映画のワンシーンであったり、テレビ・シリーズのVFXだったり、テレビCMだったり、ミュージック・ビデオだったりする。
字数の関係等からそれらの詳細をご紹介出来ないのは残念だが、これらのビデオを観る限り、各社とも大手に負けない丁寧な仕事をしている事が伺えた。
各社の映像プレゼンテーションの後は、パネラーがステージ上に一同に会してパネル・ディスカッションが行われた。その内容を要約してご紹介しよう。
○小さいスタジオは大手に比べ、レイオフ等の危険は少ない。しかし、良いスタッフ達を継続してキープしていく、安定した経営努力が必要だ。
○CMなどは、ものによるが、大体1本$1million(約1億3千万円)位の予算で、3~4週間位で仕上げる場合が多い。
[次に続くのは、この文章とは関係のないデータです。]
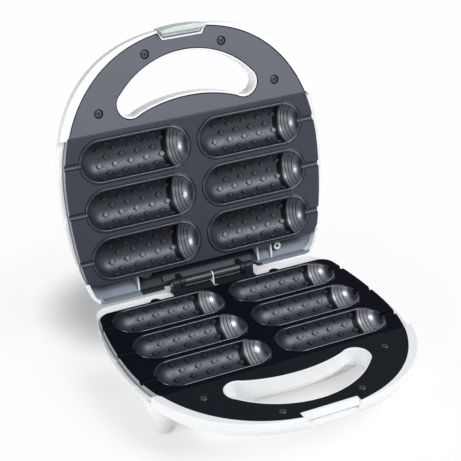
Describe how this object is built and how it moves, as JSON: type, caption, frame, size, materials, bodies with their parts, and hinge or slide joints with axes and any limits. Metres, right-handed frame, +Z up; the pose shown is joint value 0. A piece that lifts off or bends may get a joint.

○今迄に作ったテレビ・シリーズのエフェクトは、1話の総製作予算が$700,000(約9千万円)で、その中からデジタル・エフェクツに予算が割り振られるという場合が多い。
○ミュージック・ビデオは、納期が非常に短い場合もある。極端な場合、週末に実写の撮影をして、次の1週間でCGやら編集やら行い、次の週末にNYのMTVでオンエア、なんて事もあった(爆)
○(新卒の学生が入りこむ余地はあるか、の質問に対して)応募する際、あなたが優秀である事を、うまくプレゼンテーションする必要がある。
近いうちに、ディズニーのTSLから300人近い人材が放出され、次の仕事を探す事になる。その頃、あなたが仕事を得る為には「自分は彼らよりも優秀である」という事を証明しなければならない。
新卒の学生の場合、どうあがいても、実務経験がないので、彼らの持っている「経験」にはかなわない。しかし、あなたのポートフォリオの中に、非常に美しいドローイングがあって、それが審査員の目を引けば、採用される可能性は多いにある。
もしあなたが本当に優秀であれば、“経験に勝る何か”をうまくプレゼンする事が、非常に大切である。
○質疑応答
という内容であった。
この日の月例会は、9割程の入りでなかなかの盛況であった。それと言うのも、この不況のさ中にあって、小規模のスタジオで働いているクリエイター達の共感を生む講演タイトルだった為だと思われる。
ハリウッドの映像産業は、実はこれらの中小のエフェクト・ハウスに支えられ成り立っているのかもしれない、そう思いながら会場を出た。